«No juzguen a otros, para que Dios no los juzgue a ustedes» (Mateo 7: 1).
UN DÍA, cuando iba hacia la iglesia, me crucé por el camino con una joven a la que no conocía de nada, pero aun sí, la saludé:
—Hola —le dije.
—Hola, cómo está —me saludó ella también con mucha educación. Y seguí mi camino. Simplemente había sido un gesto de cortesía y no pensé más en el asunto. Entré al templo, canté, oré, escuché el sermón, saludé a algunos amigos y hermanos, y salí con mi familia para la casa. En el camino, me encontré de nuevo con la misma joven.
—Hola, gusto en verla —me dijo ella, obviamente acordándose de nuestro encuentro anterior.
No le di mayor importancia al asunto, que al fin y al cabo no tenía ninguna importancia, pero días después, cuando estaba yo en la universidad, me volví a encontrar con la misma joven. Esta vez ella no iba sola, sino con un bebé.
—Hola, qué lindo tu bebé —le dije.
—Gracias —me respondió, y se fue, sin decir nada más.
Me pareció un poco brusca, pero no pensé más en ello. Terminé de hacer lo que me había llevado a la universidad y, cuando regresaba a casa, ¿puedes adivinar?, me encontré con la misma muchacha, pero sin bebé.
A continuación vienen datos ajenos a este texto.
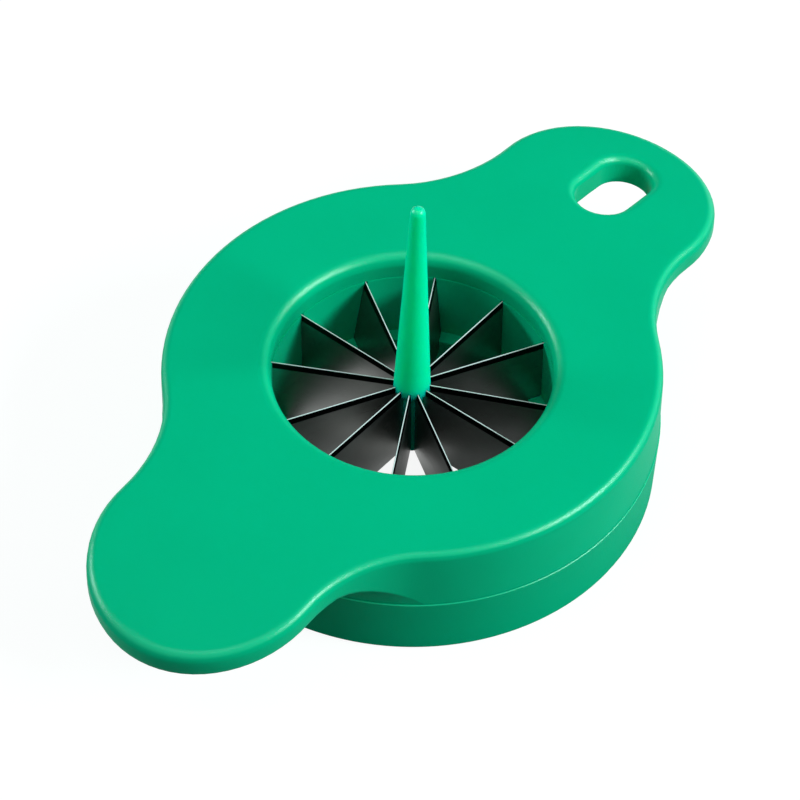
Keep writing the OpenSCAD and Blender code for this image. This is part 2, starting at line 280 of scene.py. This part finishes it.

Pasó por mi lado y ni siquiera me saludó, aunque yo me di cuenta de que me había visto. «Vaya, qué extraño —pensé—. A veces saluda, a veces no, así son los jóvenes de hoy, parece que no recibieron educación ni entienden de buenos modales». En mi mente, yo ya había llegado a la conclusión de que aquella muchacha era una maleducada.
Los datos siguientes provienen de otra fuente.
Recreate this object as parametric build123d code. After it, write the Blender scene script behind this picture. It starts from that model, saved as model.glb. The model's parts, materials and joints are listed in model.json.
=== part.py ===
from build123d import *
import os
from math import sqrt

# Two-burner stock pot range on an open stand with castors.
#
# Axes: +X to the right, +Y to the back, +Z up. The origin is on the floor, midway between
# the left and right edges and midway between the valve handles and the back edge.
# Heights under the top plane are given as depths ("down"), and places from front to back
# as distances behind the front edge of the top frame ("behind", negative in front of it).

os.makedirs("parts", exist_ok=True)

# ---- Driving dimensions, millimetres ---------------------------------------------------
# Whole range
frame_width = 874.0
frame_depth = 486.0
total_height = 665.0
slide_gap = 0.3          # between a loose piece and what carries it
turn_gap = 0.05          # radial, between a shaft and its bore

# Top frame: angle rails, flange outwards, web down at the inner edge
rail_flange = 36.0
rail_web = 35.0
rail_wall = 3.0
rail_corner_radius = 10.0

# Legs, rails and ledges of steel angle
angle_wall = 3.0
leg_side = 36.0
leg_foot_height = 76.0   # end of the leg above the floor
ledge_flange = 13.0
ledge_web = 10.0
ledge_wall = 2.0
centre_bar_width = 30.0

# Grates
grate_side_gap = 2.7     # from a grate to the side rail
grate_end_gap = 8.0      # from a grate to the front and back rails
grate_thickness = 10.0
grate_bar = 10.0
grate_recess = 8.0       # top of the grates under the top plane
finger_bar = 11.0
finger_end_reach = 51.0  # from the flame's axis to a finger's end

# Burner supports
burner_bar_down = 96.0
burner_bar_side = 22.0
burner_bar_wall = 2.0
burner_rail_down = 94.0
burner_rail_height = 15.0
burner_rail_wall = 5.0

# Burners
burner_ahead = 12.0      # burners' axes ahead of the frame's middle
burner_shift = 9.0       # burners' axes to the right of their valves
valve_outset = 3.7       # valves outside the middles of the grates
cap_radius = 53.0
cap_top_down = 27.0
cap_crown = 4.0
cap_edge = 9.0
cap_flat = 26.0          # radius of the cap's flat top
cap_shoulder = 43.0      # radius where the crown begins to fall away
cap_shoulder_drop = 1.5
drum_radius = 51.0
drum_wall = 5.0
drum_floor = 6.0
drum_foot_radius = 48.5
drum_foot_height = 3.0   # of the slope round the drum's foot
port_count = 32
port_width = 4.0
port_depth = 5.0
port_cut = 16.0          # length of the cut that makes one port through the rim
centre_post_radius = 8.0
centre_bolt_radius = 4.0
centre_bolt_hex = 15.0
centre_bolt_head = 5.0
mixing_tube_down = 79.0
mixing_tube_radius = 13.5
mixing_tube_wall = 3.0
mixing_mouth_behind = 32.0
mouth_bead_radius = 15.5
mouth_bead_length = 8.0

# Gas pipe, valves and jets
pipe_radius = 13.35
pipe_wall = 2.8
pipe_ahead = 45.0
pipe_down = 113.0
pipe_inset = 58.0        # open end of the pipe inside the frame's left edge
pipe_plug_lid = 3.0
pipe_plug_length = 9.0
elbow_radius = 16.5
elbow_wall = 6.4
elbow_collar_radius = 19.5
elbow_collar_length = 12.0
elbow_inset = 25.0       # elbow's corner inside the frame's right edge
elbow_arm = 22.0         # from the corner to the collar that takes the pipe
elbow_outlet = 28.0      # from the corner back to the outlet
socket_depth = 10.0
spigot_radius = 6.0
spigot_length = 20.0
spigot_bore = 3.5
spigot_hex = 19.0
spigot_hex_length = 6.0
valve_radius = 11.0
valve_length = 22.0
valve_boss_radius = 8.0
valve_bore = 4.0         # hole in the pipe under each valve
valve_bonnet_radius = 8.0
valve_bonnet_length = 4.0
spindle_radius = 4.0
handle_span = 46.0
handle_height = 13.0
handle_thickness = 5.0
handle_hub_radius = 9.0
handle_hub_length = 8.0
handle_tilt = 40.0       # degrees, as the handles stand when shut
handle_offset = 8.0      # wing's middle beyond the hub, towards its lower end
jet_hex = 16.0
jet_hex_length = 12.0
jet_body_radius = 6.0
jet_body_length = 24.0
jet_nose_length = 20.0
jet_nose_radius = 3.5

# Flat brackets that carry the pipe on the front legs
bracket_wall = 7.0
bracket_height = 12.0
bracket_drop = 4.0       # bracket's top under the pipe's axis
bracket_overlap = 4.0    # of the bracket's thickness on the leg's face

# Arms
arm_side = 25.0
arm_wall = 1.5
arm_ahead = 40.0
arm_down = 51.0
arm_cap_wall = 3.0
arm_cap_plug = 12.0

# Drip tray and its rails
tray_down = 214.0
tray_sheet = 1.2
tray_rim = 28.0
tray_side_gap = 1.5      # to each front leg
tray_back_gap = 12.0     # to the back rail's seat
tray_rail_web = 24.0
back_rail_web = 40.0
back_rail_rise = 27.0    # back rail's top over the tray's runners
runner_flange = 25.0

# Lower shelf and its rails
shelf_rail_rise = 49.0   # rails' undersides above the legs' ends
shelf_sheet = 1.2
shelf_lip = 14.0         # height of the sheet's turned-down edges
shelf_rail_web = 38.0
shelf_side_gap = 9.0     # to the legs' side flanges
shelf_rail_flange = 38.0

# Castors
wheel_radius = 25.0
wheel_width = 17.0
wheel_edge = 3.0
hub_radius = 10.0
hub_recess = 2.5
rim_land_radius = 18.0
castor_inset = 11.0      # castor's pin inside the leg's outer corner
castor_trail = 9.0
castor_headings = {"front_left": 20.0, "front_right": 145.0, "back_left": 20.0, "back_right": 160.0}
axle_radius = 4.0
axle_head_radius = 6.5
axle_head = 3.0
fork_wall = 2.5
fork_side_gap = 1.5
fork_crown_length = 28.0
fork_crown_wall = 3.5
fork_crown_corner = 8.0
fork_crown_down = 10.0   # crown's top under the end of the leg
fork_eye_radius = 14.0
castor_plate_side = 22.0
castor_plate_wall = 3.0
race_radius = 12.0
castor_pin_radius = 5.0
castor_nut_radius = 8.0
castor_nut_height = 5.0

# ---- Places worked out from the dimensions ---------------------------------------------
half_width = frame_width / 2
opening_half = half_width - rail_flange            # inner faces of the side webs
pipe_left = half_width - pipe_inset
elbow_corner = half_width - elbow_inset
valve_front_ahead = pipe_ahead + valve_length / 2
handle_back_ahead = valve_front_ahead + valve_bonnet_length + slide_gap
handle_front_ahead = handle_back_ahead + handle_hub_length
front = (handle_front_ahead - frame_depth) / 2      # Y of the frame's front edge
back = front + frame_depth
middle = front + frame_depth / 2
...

Pasaron varios días y volví a cruzarme con ella (parecía que formara parte de mi vida). La saludé y me saludó con cariño. Entonces, para resolver mi duda, le pregunté por qué unas veces me saludaba y otras veces no. Se sonrió y me dijo que tenía una hermana gemela, un poco tímida; me dijo que ella tenía un bebé y que su hermana era soltera. ¡Por fin había resuelto el misterio! Y aprendí una lección: no juzgues a nadie sin conocer su historia. ¡Creo que el versículo de hoy tiene toda la razón!